As for other venues for audience pandering, the show eventually reaches for it all: sex, violence, choreography, and just about every visual attraction you could possibly imagine throwing at an audience. The amount of musical influence in the show grows and wanes and changes, and eventually, pretty much the whole main cast performs on screen at least once, not just Kevin and Josie (Riverdale’s own in-universe pop star), with choreography and production design of increasing complexity (lights, back-up dancers, costume changes). Then there’s a weird moment around Season Four where the writers suddenly allow the adult characters of the show (as in, the parents of the high schoolers who this high-school drama is supposedly about) to have romantic storylines as well, unlocking a new avenue for uncomfortable make-out scenes that surely must be aimed at a new, older demographic. Similarly, in its most recent seasons, the show has taken to — as mentioned above —establishing Christianity as one of the laws of its universe, while flaunting it quite a bit, too, with onscreen representations of Lucifer, Archangel Raphael, a sorcerer who gains his powers from a pact with the Devil, the Holy Grail, and a countless number of other sacred artifacts. You’d think most of the Bible-thumpers would get scared off by how constantly the show makes its money by objectifying lesbianism for the screen (which is to say that Cheryl has to carry an almost painful amount of steamy make-out scenes), but who else would the inclusion of a literal battle between heaven and hell be aimed toward?

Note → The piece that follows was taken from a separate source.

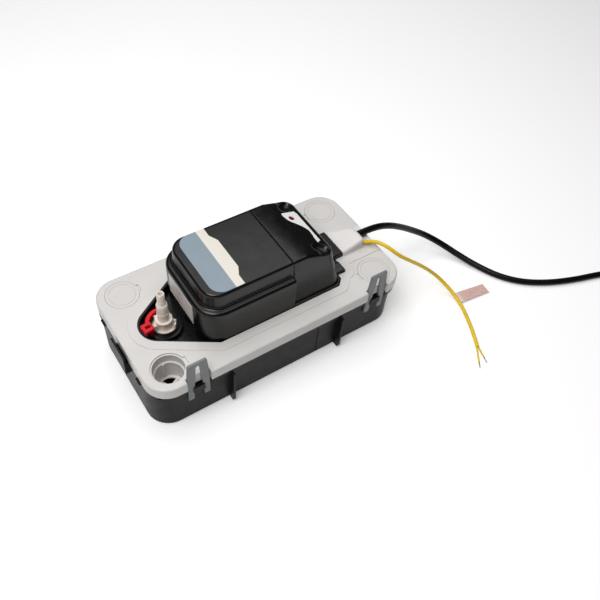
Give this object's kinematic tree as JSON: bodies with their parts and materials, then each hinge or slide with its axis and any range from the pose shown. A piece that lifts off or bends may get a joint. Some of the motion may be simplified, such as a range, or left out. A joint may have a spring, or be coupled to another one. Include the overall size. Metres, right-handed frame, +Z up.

Indeed, in its final seasons, the show becomes most strongly defined by two central elements: the aforementioned rivalry between heaven and hell, which is the central dramatic tension of the entirety of Season Six and is foreshadowed earlier in the series as well, and the show’s roots as a steamy high-school drama. These two elements seem wholly incongruous; in fact, I couldn’t resist placing them in opposition with each other just a few sentences ago. There is, however, more in common between these two elements than one might think, a phenomenon made evident by other pieces of popular media like Stephenie Meyer’s Mormon romance, Twilight, or any number of strangely sexually charged Bible movies. The truth of the matter is that two of America’s largest, yet also mutually exclusive demographics (the Bible-carrying high-school teen is a force to be reckoned with, but also a waning member of the American landscape) happen to have one essential thing in common: chastely repressed sexual desire.

Being able to channel that desire not only reveals a goldmine of viewership, but it also produces a fascinating, very specific type of kitsch that has the potential to be the foundational stuff of cult postmodern filmmaking. Indeed, as these two elements are brought more and more strongly to the fore, Riverdale starts to lean increasingly into its postmodern flair, growing it alongside the show’s accumulation of viewers and seasons.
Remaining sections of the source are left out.